深層学習開発クラウドサービスで、高速かつ安価なGPUが利用可能に:人工知能ニュース
深層学習のプログラムを生成する、ソニーの統合開発環境「Neural Network Console クラウド版」において、産業技術総合研究所が運用する「AI橋渡しクラウド」のGPUが選択可能になった。高速のGUI開発環境を低コストで利用できる。
ソニーは2019年4月8日、深層学習のプログラムを生成する、同社の統合開発環境「Neural Network Console クラウド版」において、産業技術総合研究所(産総研)が運用する「AI(人工知能)橋渡しクラウド(AI Bridging Cloud Infrastructure:ABCI)」のGPUが利用可能になったと発表した。

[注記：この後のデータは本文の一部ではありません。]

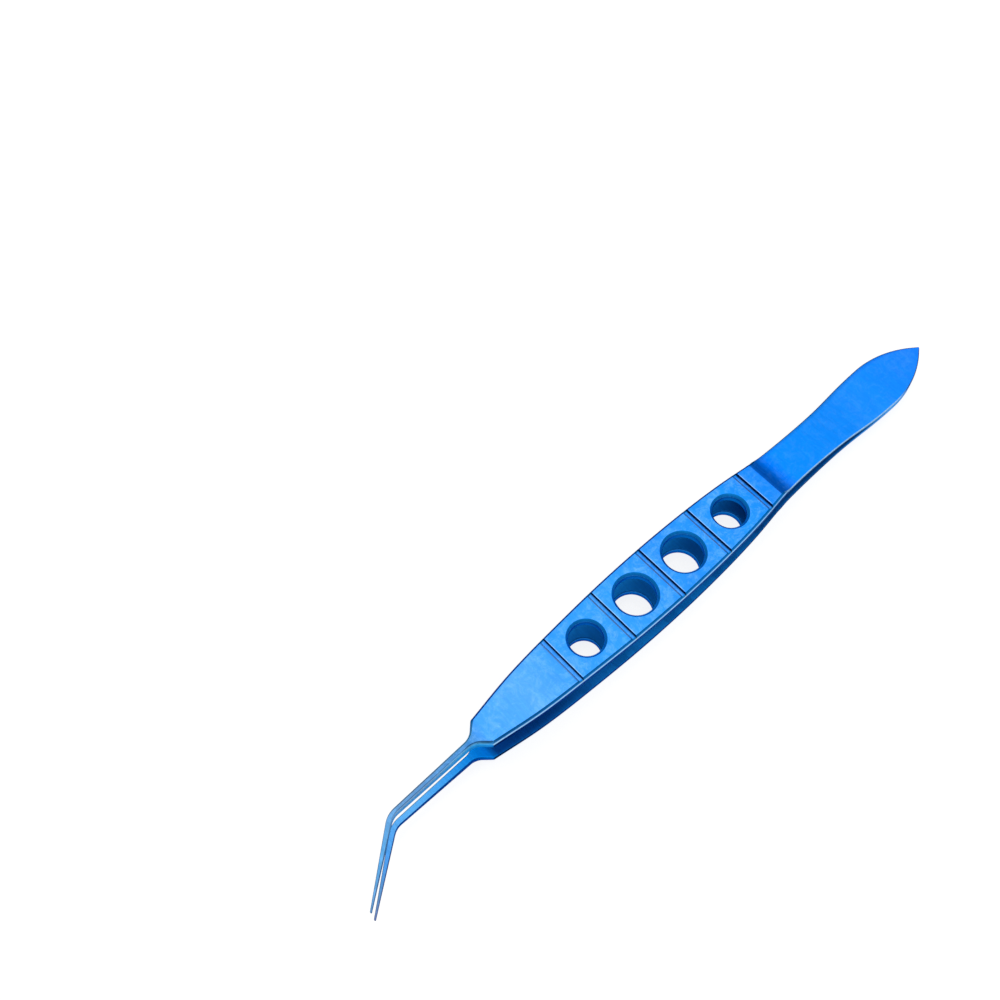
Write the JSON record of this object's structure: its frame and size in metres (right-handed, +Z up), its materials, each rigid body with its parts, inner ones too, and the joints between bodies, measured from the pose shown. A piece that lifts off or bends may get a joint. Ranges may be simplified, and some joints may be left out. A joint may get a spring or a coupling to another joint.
{
  "type": "ophthalmic forceps",
  "caption": "Flat spring forceps for eye surgery: pierced, cross-grooved grips on two bowed arms joined at a leaf-shaped tail, with fine side-angled tips that meet on flat platforms.",
  "frame": {"origin": "centre of the bounding box at the base, on the surface the forceps lie on", "axes": "+X along the forceps from the tail point to the tips, +Y to the side the tips are angled toward, +Z up from the lower arm to the upper arm"},
  "size_m": [0.1098, 0.0116, 0.008],
  "materials": {
    "anodised_titanium": "satin blue anodised titanium"
  },
  "bodies": {
    "lower": {"lower_arm": "anodised_titanium"},
    "upper": {"upper_arm": "anodised_titanium"}
  },
  "joints": [
    {"name": "squeeze", "type": "hinge", "parent": "lower", "child": "upper", "pos_m": [-0.04378, -0.00128, 0.0025], "axis": [0, 1, 0], "range_deg": [0, 2.55], "stiffness_Nm_per_rad": 0.9}
  ]
}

Neural Network Console クラウド版は、複数GPU(Graphics Processing Unit)による高速学習サービスだ。Webブラウザからアクセスすれば、常に最新の機能と直観的なGUI(Graphical User Interface)、クラウド上の豊富なリソースを使用して深層学習のプログラム開発ができる。

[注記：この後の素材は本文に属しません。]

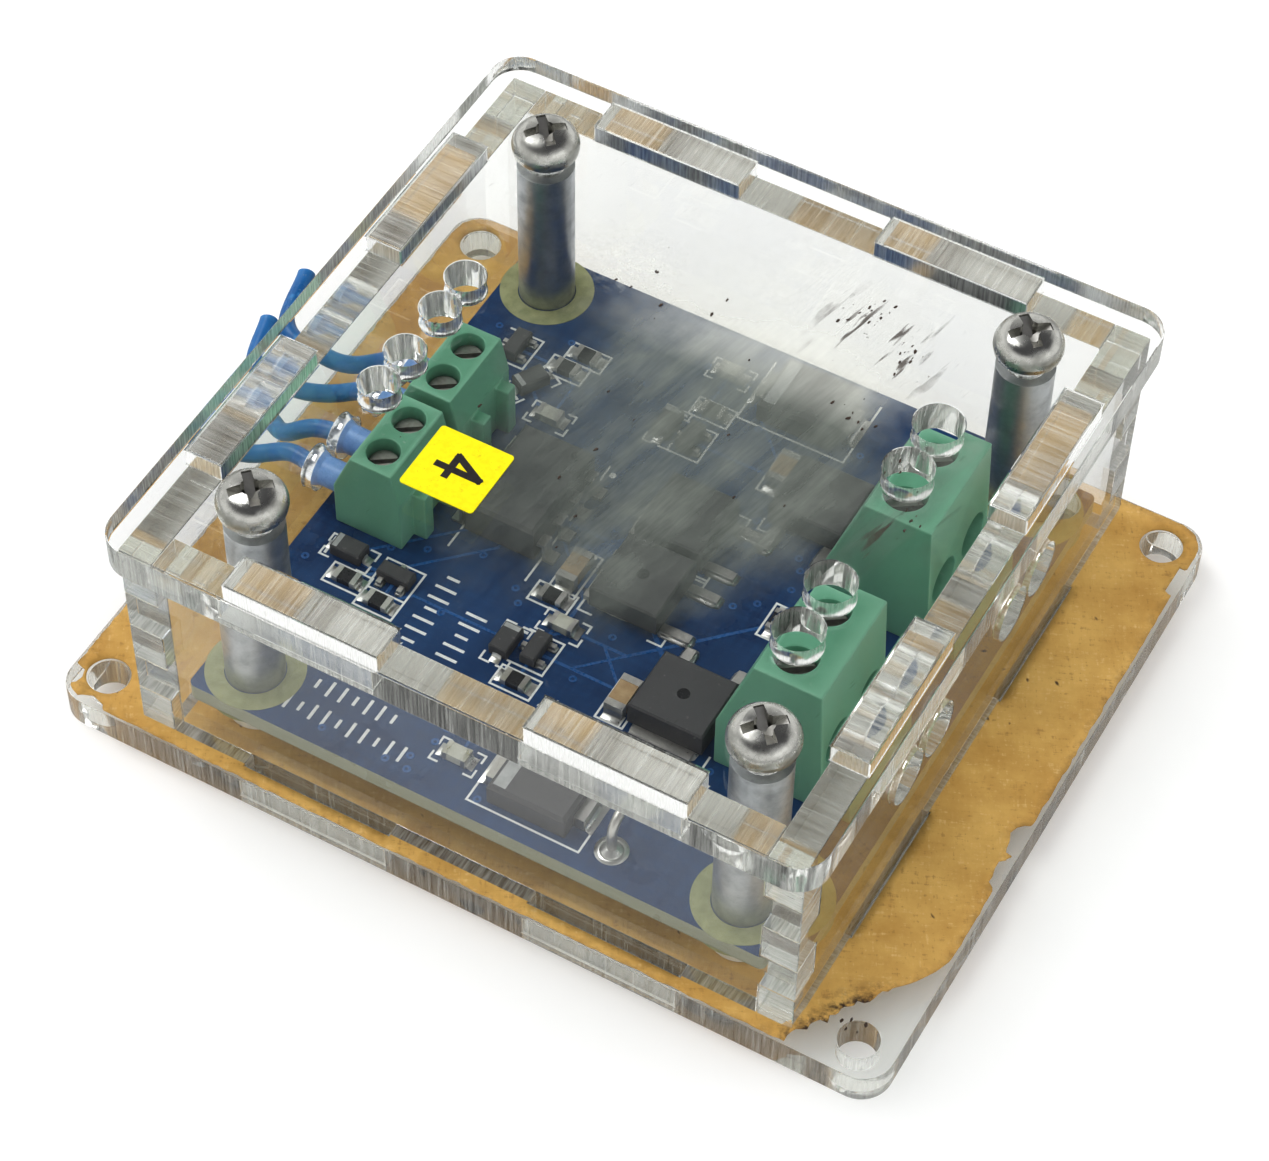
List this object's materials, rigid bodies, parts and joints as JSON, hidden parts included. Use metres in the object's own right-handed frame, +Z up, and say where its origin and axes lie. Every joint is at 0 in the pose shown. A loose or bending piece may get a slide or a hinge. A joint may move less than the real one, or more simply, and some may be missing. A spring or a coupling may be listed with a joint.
{
  "type": "solid state relay",
  "caption": "Two-channel solid state relay board in a slotted clear acrylic box, with green screw terminals, metal standoffs and a flanged base plate for screws.",
  "frame": {"origin": "centre of the square of base plate mounting holes, on the plate's underside", "axes": "+Z up through the lid, +X towards the large output terminals, +Y towards the back wall"},
  "size_m": [0.0759, 0.0604, 0.0281],
  "materials": {
    "acrylic": "clear cast acrylic sheet, laser cut edges",
    "kraft_paper": "brown masking paper, torn at the edges",
    "yellow_label": "printed yellow sticker",
    "screw_steel": "nickel plated, slightly tarnished",
    "standoff_metal": "turned, bare",
    "spacer_nylon": "natural nylon",
    "board_laminate": "blue solder mask on glass epoxy",
    "green_housing": "moulded, fine satin",
    "terminal_screw": "zinc plated",
    "clamp_metal": "nickel plated",
    "tinned_metal": "tin plated",
    "black_moulding": "epoxy moulding",
    "resistor_body": "ceramic with tinned ends",
    "capacitor_body": "tan ceramic with tinned ends",
    "led_lens": "clear resin",
    "wire_insulation": "blue PVC",
    "collar_plastic": "light blue polypropylene"
  },
  "bodies": {
    "enclosure": {"back_wall": "acrylic", "base_paper": "kraft_paper", "base_plate": "acrylic", "base_screws": "screw_steel", "board_spacers": "spacer_nylon", "chip_capacitors": "capacitor_body", "chip_resistors": "resistor_body", "circuit_board": "board_laminate", "diodes": "black_moulding", "driver_leads": "tinned_metal", "ferrule_collars": "collar_plastic", "front_input_terminal": "green_housing", "front_output_terminal": "green_housing", "front_wall": "acrylic", "gate_driver": "black_moulding", "indicator_leds": "led_lens", "input_pins": "tinned_metal", "left_wall": "acrylic", "mosfet_tabs": "tinned_metal", "mosfets": "black_moulding", "output_pins": "tinned_metal", "rear_input_terminal": "green_housing", "rear_output_terminal": "green_housing", "right_wall": "acrylic", "signal_wires": "wire_insulation", "standoffs": "standoff_metal", "suppressor_leads": "tinned_metal", "surge_suppressors": "black_moulding", "transistor_leads": "tinned_metal", "transistors": "black_moulding", "wire_ferrules": "tinned_metal", "wire_link": "tinned_metal"},
    "lid": {"lid": "acrylic", "number_label": "yellow_label"},
    "lid_screw_front_left": {"lid_screw_front_left": "screw_steel"},
    "lid_screw_front_right": {"lid_screw_front_right": "screw_steel"},
    "lid_screw_rear_left": {"lid_screw_rear_left": "screw_steel"},
    "lid_screw_rear_right": {"lid_screw_rear_right": "screw_steel"},
    "input_screw_1": {"input_screw_1": "terminal_screw"},
    "input_cage_1": {"input_cage_1": "clamp_metal"},
    "input_screw_2": {"input_screw_2": "terminal_screw"},
    "input_cage_2": {"input_cage_2": "clamp_metal"},
    "input_screw_3": {"input_screw_3": "terminal_screw"},
    "input_cage_3": {"input_cage_3": "clamp_metal"},
    "input_screw_4": {"input_screw_4": "terminal_screw"},
    "input_cage_4": {"input_cage_4": "clamp_metal"},
    "output_screw_1": {"output_screw_1": "terminal_screw"},
    "output_cage_1": {"output_cage_1": "clamp_metal"},
    "output_screw_2": {"output_screw_2": "terminal_screw"},
    "output_cage_2": {"output_cage_2": "clamp_metal"},
    "output_screw_3": {"output_screw_3": "terminal_screw"},
    "output_cage_3": {"output_cage_3": "clamp_metal"},
    "output_screw_4": {"output_screw_4": "terminal_screw"},
    "output_cage_4": {"output_cage_4": "clamp_metal"}
  },
  "joints": [
    {"name": "lid_lift", "type": "slide", "parent": "enclosure", "child": "lid", "axis": [0, 0, 1], "range_m": [0, 0.03]},
    {"name": "lid_screw_front_left_out", "type": "slide", "parent": "lid", "child": "lid_screw_front_left", "axis": [0, 0, 1], "range_m": [0, 0.01]},
    {"name": "lid_screw_front_right_out", "type": "slide", "parent": "lid", "child": "lid_screw_front_right", "axis": [0, 0, 1], "range_m": [0, 0.01]},
    {"name": "lid_screw_rear_left_out", "type": "slide", "parent": "lid", "child": "lid_screw_rear_left", "axis": [0, 0, 1], "range_m": [0, 0.01]},
    {"name": "lid_screw_rear_right_out", "type": "slide", "parent": "lid", "child": "lid_screw_rear_right", "axis": [0, 0, 1], "range_m": [0, 0.01]},
    {"name": "input_cage_1_slide", "type": "slide", "parent": "enclosure", "child": "input_cage_1", "axis": [0, 0, 1], "range_m": [-0.001, 0]},
    {"name": "input_screw_1_turn", "type": "hinge", "parent": "enclosure", "child": "input_screw_1", "pos_m": [-0.02, -0.00641, 0.014], "axis": [0, 0, 1], "range_deg": [0, 905]},
    {"name": "input_cage_2_slide", "type": "slide", "parent": "enclosure", "child": "input_cage_2", "axis": [0, 0, 1], "range_m": [-0.001, 0]},
    {"name": "input_screw_2_turn", "type": "hinge", "parent": "enclosure", "child": "input_screw_2", "pos_m": [-0.02, -0.0026, 0.014], "axis": [0, 0, 1], "range_deg": [0, 905]},
    {"name": "input_cage_3_slide", "type": "slide", "parent": "enclosure", "child": "input_cage_3", "axis": [0, 0, 1], "range_m": [-0.001, 0]},
    {"name": "input_screw_3_turn", "type": "hinge", "parent": "enclosure", "child": "input_screw_3", "pos_m": [-0.02, 0.0026, 0.014], "axis": [0, 0, 1], "range_deg": [0, 905]},
    {"name": "input_cage_4_slide", "type": "slide", "parent": "enclosure", "child": "input_cage_4", "axis": [0, 0, 1], "range_m": [-0.001, 0]},
    {"name": "input_screw_4_turn", "type": "hinge", "parent": "enclosure", "child": "input_screw_4", "pos_m": [-0.02, 0.00641, 0.014], "axis": [0, 0, 1], "range_deg": [0, 905]},
    {"name": "output_cage_1_slide", "type": "slide", "parent": "enclosure", "child": "output_cage_1", "axis": [0, 0, 1], "range_m": [0, 0.0015]},
    {"name": "output_screw_1_turn", "type": "hinge", "parent": "enclosure", "child": "output_screw_1", "pos_m": [0.019, -0.01139, 0.0182], "axis": [0, 0, 1], "range_deg": [-1085, 0]},
    {"name": "output_cage_2_slide", "type": "slide", "parent": "enclosure", "child": "output_cage_2", "axis": [0, 0, 1], "range_m": [0, 0.0015]},
    {"name": "output_screw_2_turn", "type": "hinge", "parent": "enclosure", "child": "output_screw_2", "pos_m": [0.019, -0.00631, 0.0182], "axis": [0, 0, 1], "range_deg": [-1085, 0]},
    {"name": "output_cage_3_slide", "type": "slide", "parent": "enclosure", "child": "output_cage_3", "axis": [0, 0, 1], "range_m": [0, 0.0015]},
    {"name": "output_screw_3_turn", "type": "hinge", "parent": "enclosure", "child": "output_screw_3", "pos_m": [0.019, 0.00631, 0.0182], "axis": [0, 0, 1], "range_deg": [-1085, 0]},
    {"name": "output_cage_4_slide", "type": "slide", "parent": "enclosure", "child": "output_cage_4", "axis": [0, 0, 1], "range_m": [0, 0.0015]},
    {"name": "output_screw_4_turn", "type": "hinge", "parent": "enclosure", "child": "output_screw_4", "pos_m": [0.019, 0.01139, 0.0182], "axis": [0, 0, 1], "range_deg": [-1085, 0]}
  ],
  "couplings": [
    {"joint": "input_screw_1_turn", "follows": "input_cage_1_slide", "rad_per_m": -15708},
    {"joint": "input_screw_2_turn", "follows": "input_cage_2_slide", "rad_per_m": -15708},
    {"joint": "input_screw_3_turn", "follows": "input_cage_3_slide", "rad_per_m": -15708},
    {"joint": "input_screw_4_turn", "follows": "input_cage_4_slide", "rad_per_m": -15708},
    {"joint": "output_screw_1_turn", "follows": "output_cage_1_slide", "rad_per_m": -12566},
    {"joint": "output_screw_2_turn", "follows": "output_cage_2_slide", "rad_per_m": -12566},
    {"joint": "output_screw_3_turn", "follows": "output_cage_3_slide", "rad_per_m": -12566},
    {"joint": "output_screw_4_turn", "follows": "output_cage_4_slide", "rad_per_m": -12566}
  ]
}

今回、学習や評価に用いる計算リソースとして、AI処理向け計算インフラストラクチャであるABCIのGPUが選択可能になった。これにより、高速のGUI開発環境を低コストで利用できる。技術面、コスト面でAIが開発しやすくなることから、幅広い産業でのAI活用促進が期待される。
ABCI対応のNeural Network Console クラウド版は「NVIDIA TESLA V100 GPU」を利用。GPU4台、メモリサイズが240GBの「G.large」と、GPU1台で同60GBの「G.small」の2つのタイプがある。
1時間当たりの利用料金は、G.largeが1650円、G.smallが300円。2019年4月末までは、最大10万円分のABCI GPUを無料で利用できる。利用には、申し込み後に産総研でのABCI利用審査が必要となる。